Single Page Versions/Almanac in the Media

Life After Homicide, Parts 1 & 2

1. Adrift in a churning tide

Very suddenly she had become like a lifeless stick adrift in a churning tide, with no will of her own. That's what it sounds like as Rose Holman describes the days after her son Lewis was shot and killed in Oakland in April of 2012. Lewis was a passenger in a car near Mills College in East Oakland. The driver was shot, too, but survived. Lewis died at the scene. It happened at 4:30 p.m.

When she emerged from that tide, things got even worse. "I was in an uncontrollable rage," says Holman, in a voice today full of kindness and calm.

Even in Oakland, you wouldn't have heard much about the killing of Lewis Holman. The 21-year-old carpenter was shot to death during the most murderous year Oakland had seen since the 2006. Lewis was not wealthy or white. He was not a child. He was a young, black man in East Oakland, and so, in some objective ways, the most unspectacular of victims of the city's long-standing troubles with the gun. Such murders garner little public attention. 

There was a handful of news items. One said there were many witnesses to the killing of Lewis, but more than a year later the police have no real leads. No one would talk. 

Like most survivors of the killed, his mother was offered little help from the city. Her loving daughters jumped in to try to guide her, but what did they know, really, about what to do when you are thrust into the strange world of homicide and its aftermath? Suddenly, there are police to deal with for perhaps the first time in your life. There are coroners and morticians and preachers and a whole world to notify and everything costs money and you had no idea this was coming. And you have lost not just your son or brother but, for a time, your mind, your heart. 

Who would step in to help her?


2. "She's gonna help you get through it"

Just over a year later, Rose Holman still says it's hard to believe her son is gone. Lewis was 21. He was killed in daylight, while riding in a car near Mills College.

"I know it, but then I don't," says Holman. "I still feel like we have had one of our arguments, a falling out. But that sooner or later we will meet up, at a family gathering or something, and we will sit down to talk and then we will be past it and move on."

Sooner or later, maybe much later, it will hit her, though, that there will be no chance to reconcile with her son, or to watch him become the man she hoped he would be. And then all the grief will come tumbling down on top of her again.

That's what the killing does to survivors. More than 170 killings in 2012 and 2013 in Oakland have left hundreds of family members in our community, mothers, fathers, children, sisters and brothers, crushed under the weight of their grief. Over 800 victims since 2006 means thousands of survivors, thousands of Oaklanders hoping something or someone will come along and find them and pull them out from under the rubble of their lives.
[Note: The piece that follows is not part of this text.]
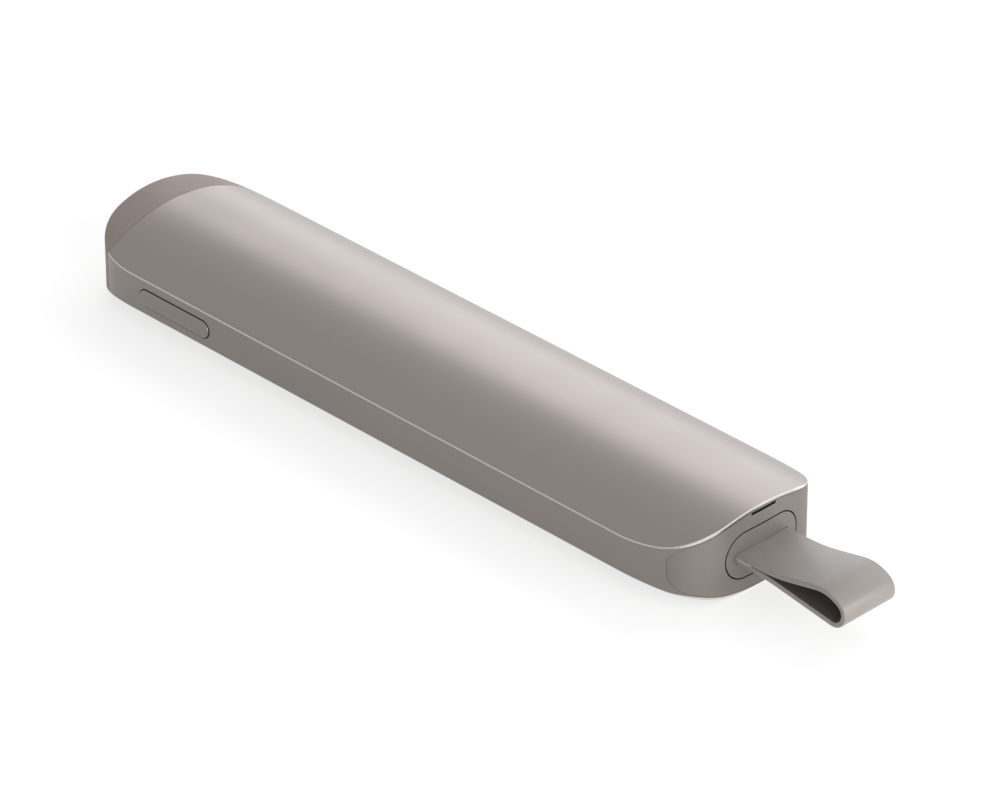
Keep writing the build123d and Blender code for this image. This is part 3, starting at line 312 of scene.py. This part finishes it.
def anodised(name, look):
    """Satin bead-blasted, anodised metal."""
    finish = Finish(name, tuple(look.sleeve), look.sleeve_roughness, 1.0)
    finish.colour_from(finish.cloud_colour(22 * MM, 0.012))
    finish.roughness_from(finish.spread(finish.noise(9 * MM), look.sleeve_roughness - 0.015,
                                        look.sleeve_roughness + 0.015))
    return finish.bump(finish.noise(0.12 * MM, 2.0), 0.0012 * MM)


def depth_under_arc(finish, radius, centre_z):
    """How far a point lies inside a long round surface whose axis runs along X."""
    place = finish.nodes.new("ShaderNodeVectorMath")
    place.operation = "MULTIPLY_ADD"
    place.inputs[1].default_value = (0.0, 1.0, 1.0)
    place.inputs[2].default_value = (0.0, 0.0, -centre_z)
    finish.links.new(finish.coordinates, place.inputs[0])
    reach = finish.nodes.new("ShaderNodeVectorMath")
    reach.operation = "LENGTH"
    finish.links.new(place.outputs["Vector"], reach.inputs[0])
    return finish.math("SUBTRACT", radius, reach.outputs["Value"])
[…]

For many, that someone is Marilyn Washington Harris a kind-of one woman search party. (See: Miss Marilyn.) That something is the Khadafy Washington Foundation for Non-Violence, the organization Harris founded in the name of her son, killed in Oakland in 2000. Harris is an emergency responder. In some ways she is not unlike a police officer or firefighter or paramedic: where others might run away, she steps into the most tense, fraught, sometimes still dangerous situations to bring safety and healing to survivors, to protect them from further harm, neglect and exploitation in their sudden grief.

"A woman at work told me I should talk to her," says Holman. "She said, 'She's gonna help you get through it.' I didn't know what she meant at the time."

At first, Holman said she resented this woman who was stepping into her life at the worst possible time, telling her what needed to be done, what business had to be attended to. Because there are many things to do when you are a survivor of a homicide victim, many people to deal with: police, coroners, funeral directors, city clerks. Suddenly there is much business to attend to, just as your state of mind has been shattered.

Soon, says Homan, her feelings about Harris changed.

"Because she showed me that love," says Holman. "She said, 'I understand where you're coming from, and you can't do it alone.' She has helped me understand a lot of things."

Rose is now a volunteer with the Khadafy Washington Foundation. And the Foundation has found a gem, a self-professed lover of paper work.

"I love organization," says Holman. "Having things together when people need them, that's just who I am." Now, on a daily basis, she sees Harris working with families, doing for them what she did for Homan in her time of need.

"What I love most about her is she'll let you know the consequences. She says, 'If you are a responsible adult like you say you are, you need to consider this.' She will take you step by step and show you how to do it. If there's someplace you need to go, she'll get you transportation, or take you. I see her working with these young kids who have lost a father or mother."

Holman says she couldn't understand how one person could do so much.

"I saw her at an event," she says, "and I sat down and talked to her and asked her if she needed help. I wanted to take care of her, because I saw the work she was doing. She needed help with the computer. I'm a computer nut, put me with a computer and I'm happy."